La fin de l'ouvrage est différente de celle du film. Si les deux montre Benjamin qui n'arrive plus à faire la distinction entre porcs et humains, le livre se termine sur une note pessimiste et sonne le glas des animaux tandis que le film voit Benjamin rallier une dernière fois ses frères animaux et marcher sur la dictature.

Aller plus loin

Le pouvoir des images (bis)

A nouveau un film qui m'a particulièrement marqué, non pas pour son message que je n'avais pas particulièrement saisi à l'époque, mais pour sa violence. Plus sonore que graphique d'ailleurs. Si le film est assez "bon enfant" dans son ensemble, certaines séquences font froid dans le dos. A commencer par la course poursuite entre Boule de neige et la meute de chiens qui finissent par le rattraper. Si la séquence n'est pas montrée, l'audio suit toujours et on peut entendre les cris d'agonie du cochon qui se fait égorger.

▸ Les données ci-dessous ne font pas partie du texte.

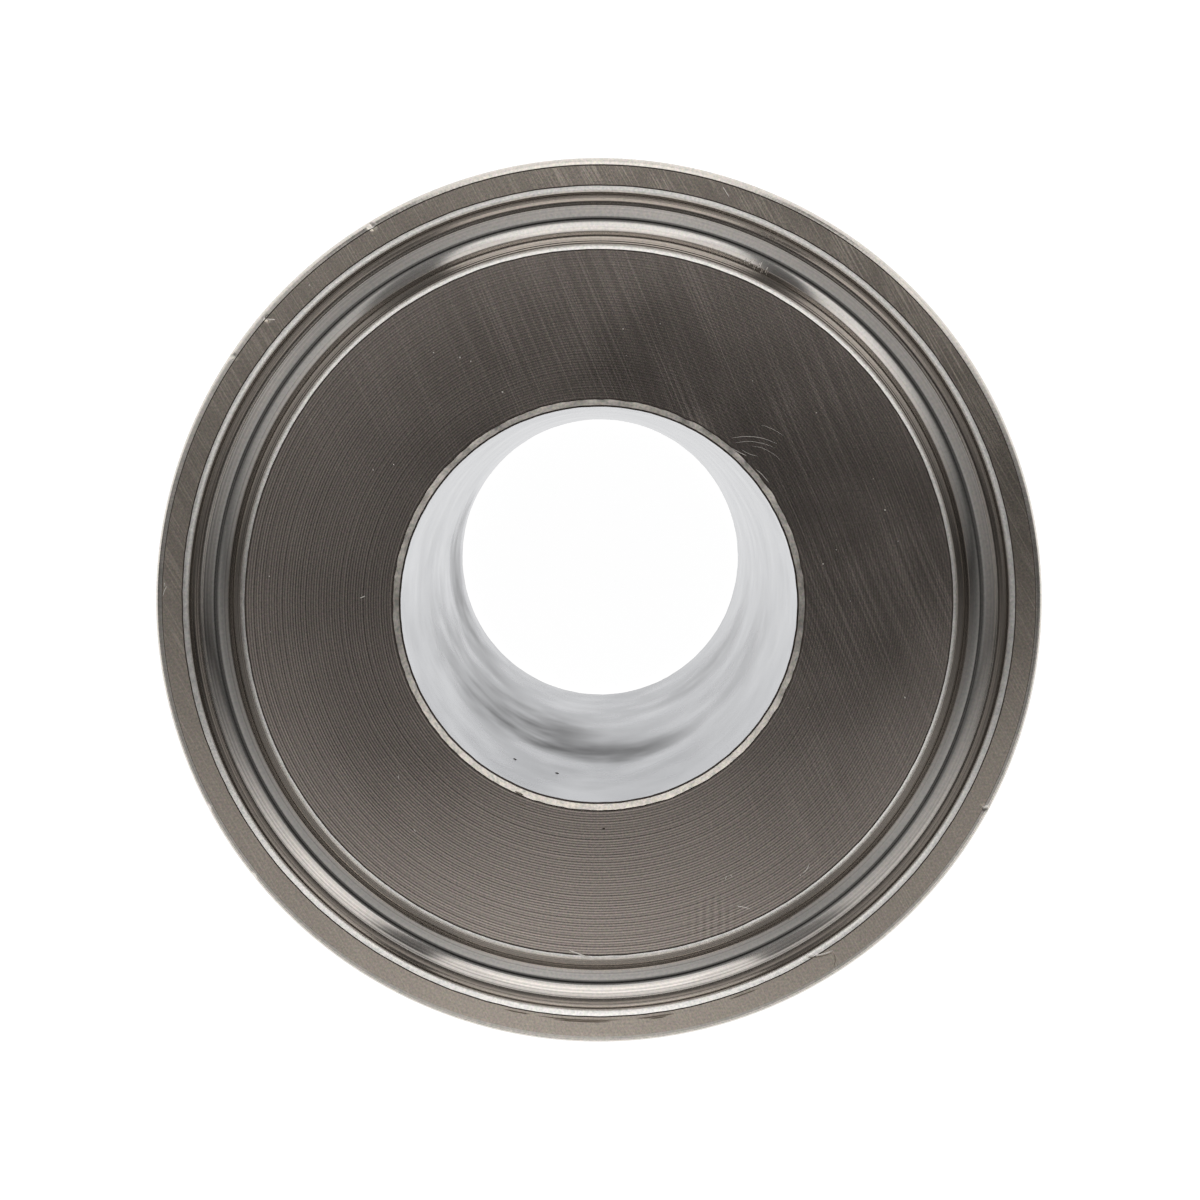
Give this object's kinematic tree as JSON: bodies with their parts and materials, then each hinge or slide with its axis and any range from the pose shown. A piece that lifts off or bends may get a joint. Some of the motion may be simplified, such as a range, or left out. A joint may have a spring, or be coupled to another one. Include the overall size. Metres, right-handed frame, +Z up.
{
  "type": "sanitary spool",
  "caption": "Short stainless tube with a hygienic clamp flange on each end; each flange has a gasket groove, a flat sealing face and a coned back.",
  "frame": {"origin": "the middle of the lower flange's land, where the spool stands", "axes": "+Z up along the bore, from the lower flange to the upper one; X and Y are any two directions square to it"},
  "size_m": [0.0505, 0.0504, 0.0572],
  "materials": {
    "satin_stainless": "stainless steel, turned and rubbed with fine emery on the faces, polished in the bore"
  },
  "bodies": {
    "root": {"sanitary_spool": "satin_stainless"}
  },
  "joints": []
}
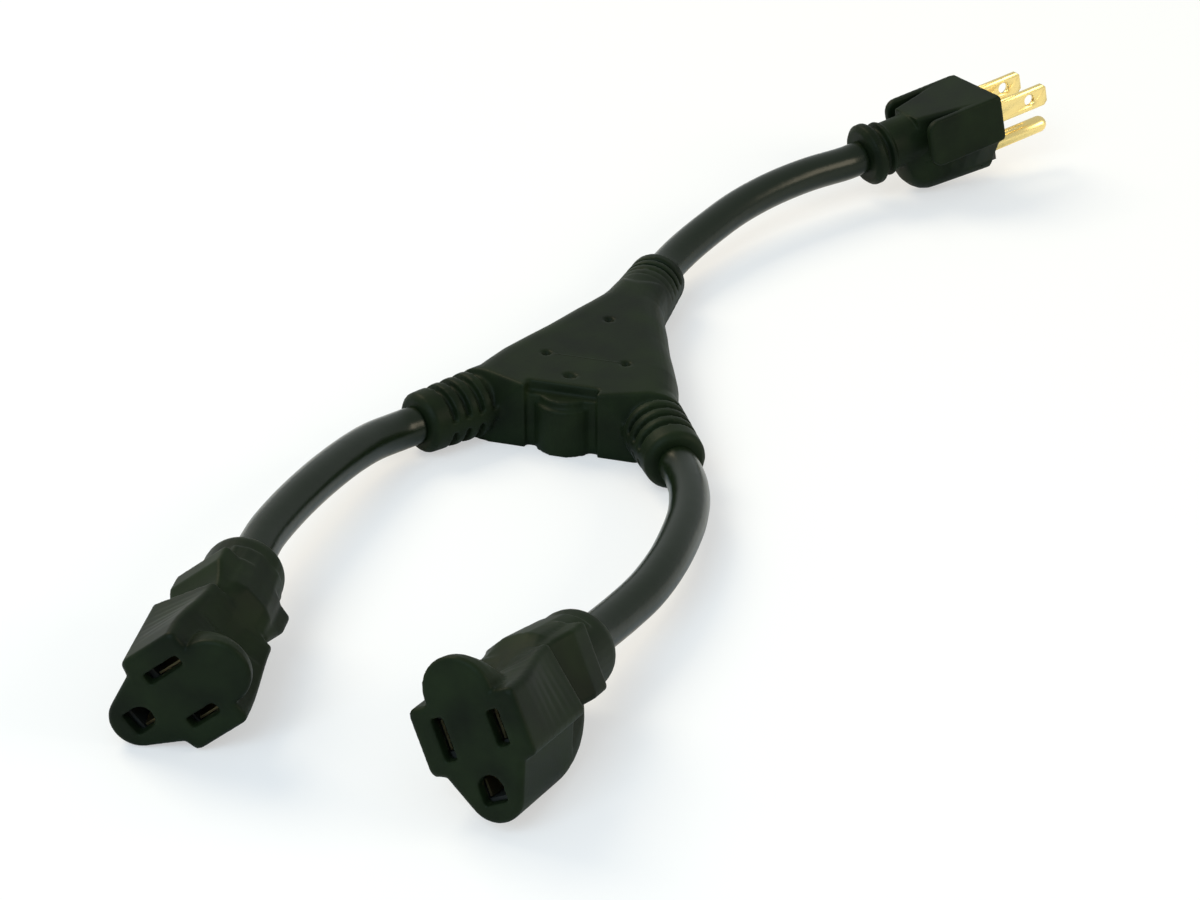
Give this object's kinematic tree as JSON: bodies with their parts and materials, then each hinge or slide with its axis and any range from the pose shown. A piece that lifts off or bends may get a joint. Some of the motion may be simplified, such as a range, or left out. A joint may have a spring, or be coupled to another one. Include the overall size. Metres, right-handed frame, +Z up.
{
  "type": "power cord splitter",
  "caption": "Short black grounded Y power cord splitter with a brass-bladed plug, a flat moulded junction with ribbed strain reliefs and in-line grounded sockets.",
  "frame": {"origin": "middle of the junction's flat underside, at the height of the table it rests on", "axes": "+Z up; +X along the junction towards the plug; +Y towards the left socket as seen from the socket end looking at the plug"},
  "size_m": [0.3665, 0.133, 0.0362],
  "materials": {
    "moulding": "satin moulded PVC",
    "cord_jacket": "semi-gloss PVC jacket",
    "carrier_plastic": "hard matte plastic",
    "blade_brass": "bright rolled brass",
    "contact_brass": "bright spring brass",
    "splice_metal": "tinned copper sleeve"
  },
  "bodies": {
    "root": {"junction_body": "moulding", "live_splice": "splice_metal", "ground_splice": "splice_metal", "neutral_splice": "splice_metal", "plug_body": "moulding", "blade_holder": "carrier_plastic", "live_blade": "blade_brass", "neutral_blade": "blade_brass", "ground_pin": "blade_brass", "left_socket_body": "moulding", "left_contact_carrier": "carrier_plastic", "left_neutral_contact": "contact_brass", "left_live_contact": "contact_brass", "left_ground_contact": "contact_brass", "right_socket_body": "moulding", "right_contact_carrier": "carrier_plastic", "right_neutral_contact": "contact_brass", "right_live_contact": "contact_brass", "right_ground_contact": "contact_brass", "inlet_cord": "cord_jacket", "left_cord": "cord_jacket", "right_cord": "cord_jacket"}
  },
  "joints": []
}
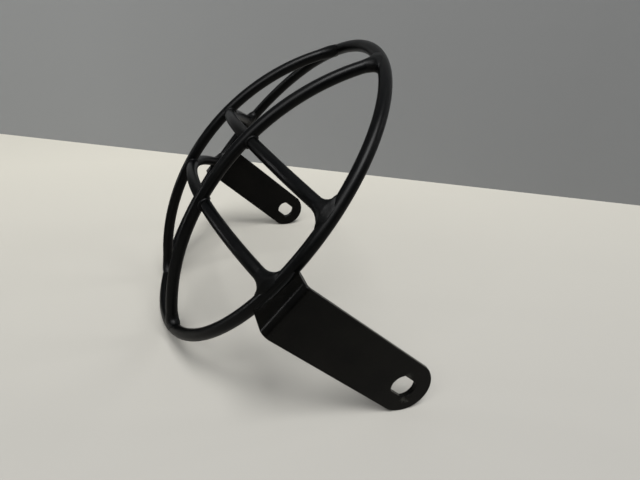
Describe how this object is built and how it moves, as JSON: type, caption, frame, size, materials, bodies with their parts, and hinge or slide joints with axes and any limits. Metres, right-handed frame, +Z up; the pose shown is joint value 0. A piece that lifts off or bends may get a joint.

De même les exécutions publiques sont montrées hors champ mais pas hors audio. La révolte des poules finit sur un écran noir et une volée de plumes. La triste destin de Malabar est particulièrement difficile à supporter, le pauvre cheval tentant vainement de sortir de la carriole de l'équarrisseur (soit disant un médecin) tandis que Benjamin et d'autres venu à son secours sont inexorablement distancés.

La scène finale est également très forte. La musique, parfaite, monte crescendo pour accompagner la marche vengeresse des animaux où aucuns ne dit mots. On peut lire toute leur haine et les années de brimades et de privations dans leurs yeux tandis que les porcs se retranchent comme des lâches derrière Napoléon qui ne peut constater avec effroi que sa chute est arrivée.

Des scènes d'effroi à jamais gravées dans mon subconscient.